Пятое место занимали «белые воротнички» (мелкие управленцы, служащие, не имевшие, как правило, высшего образования).

Шестой слой — «преуспевающие крестьяне», работавшие в передовых колхозах, где создавались особые условия труда. С целью формирования «образцово-показательных» хозяйств им выделялись дополнительные государственные финансовые и материально-технические ресурсы, что позволяло обеспечить более высокую производительность труда и уровень жизни.

На седьмом месте находились рабочие средней и низкой квалификации. Численный состав этой группы был достаточно велик.

Восьмое место занимали «беднейшие слои крестьянства» (а такие составляли большинство). И, наконец, внизу социальной лестницы находились заключенные, которые были лишены практически всяких прав. Данный слой был весьма значительным и составлял несколько миллионов человек.

Нельзя не признать, что представленная иерархическая структура советского общества весьма близка к той реальности, которая существовала.

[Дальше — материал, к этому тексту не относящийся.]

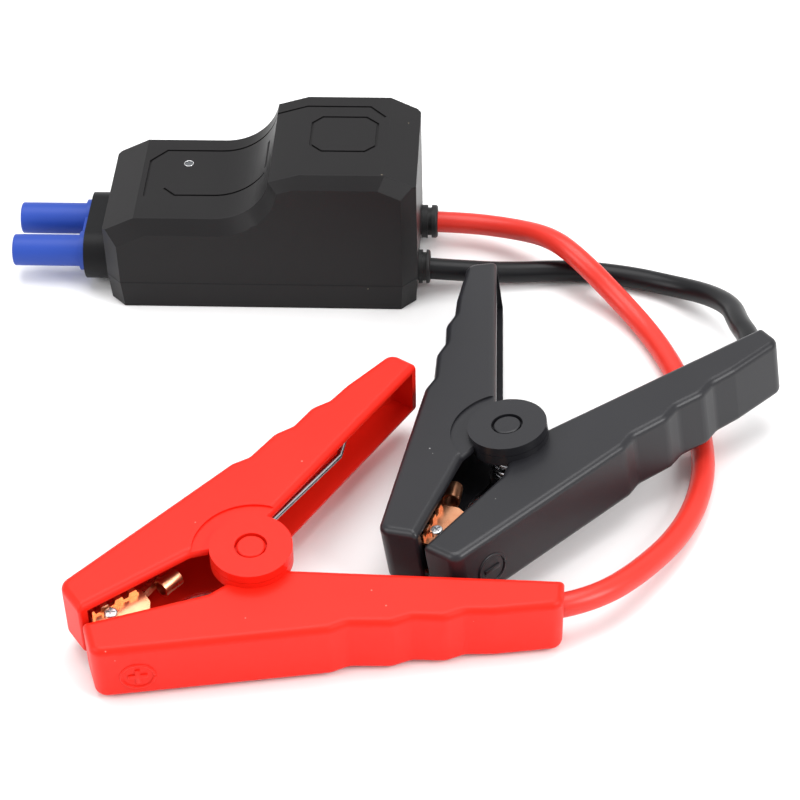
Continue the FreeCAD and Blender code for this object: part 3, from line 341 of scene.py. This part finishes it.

Исследуя социальную структуру советского общества второй половины 80-х годов, отечественные социологи Т. И. Заславская и Р. В. Рывкина выделили 12 групп. Наряду с рабочими (этот слой представлен тремя дифференцированными группами), колхозным крестьянством, научно-технической и гуманитарной интеллигенцией они выделяют такие группы: политические руководители общества, ответственные работники аппарата политического управления, ответственные работники торговли и бытового обслуживания, группа организованной преступности и др. Как видим, это уже далеко не классическая «трехчленка», здесь использована многомерная модель. Разумеется, это деление весьма условно, реальная социальная структура «уходит в тень», поскольку, к примеру, огромный пласт реальных производственных отношений оказывается нелегальным, скрытым в неформальных связях и решениях.

В условиях радикального преобразования российского общества в его социальной стратификации происходят глубокие изменения, которые имеют ряд характерных черт.

Во-первых, наблюдается тотальная маргинализация российского общества. Дать ей оценку, а также спрогнозировать ее социальные последствия можно лишь исходя из всей совокупности конкретных процессов и условий, в которой это явление функционирует.

К примеру, маргинализацию, обусловленную массовым переходом из низших слоев общества в более высокие, т. е. восходящую мобильность (хотя она и имеет определенные издержки), в целом можно оценить положительно.

Маргинализация, которая характеризуется переходом в низшие слои (при нисходящей мобильности), если к тому же носит долговременный и массовый характер, приводит к тяжелым социальным последствиям.

В нашем обществе мы видим как восходящую, так и нисходящую мобильность. Но тревогу вызывает то, что последняя приобрела «обвальный» характер. Особо следует выделить растущий слой маргинален, выбитых из своей социокультурной среды и превратившихся в люмпенизированный слой (нищие, бомжи, бродяги и т. д.).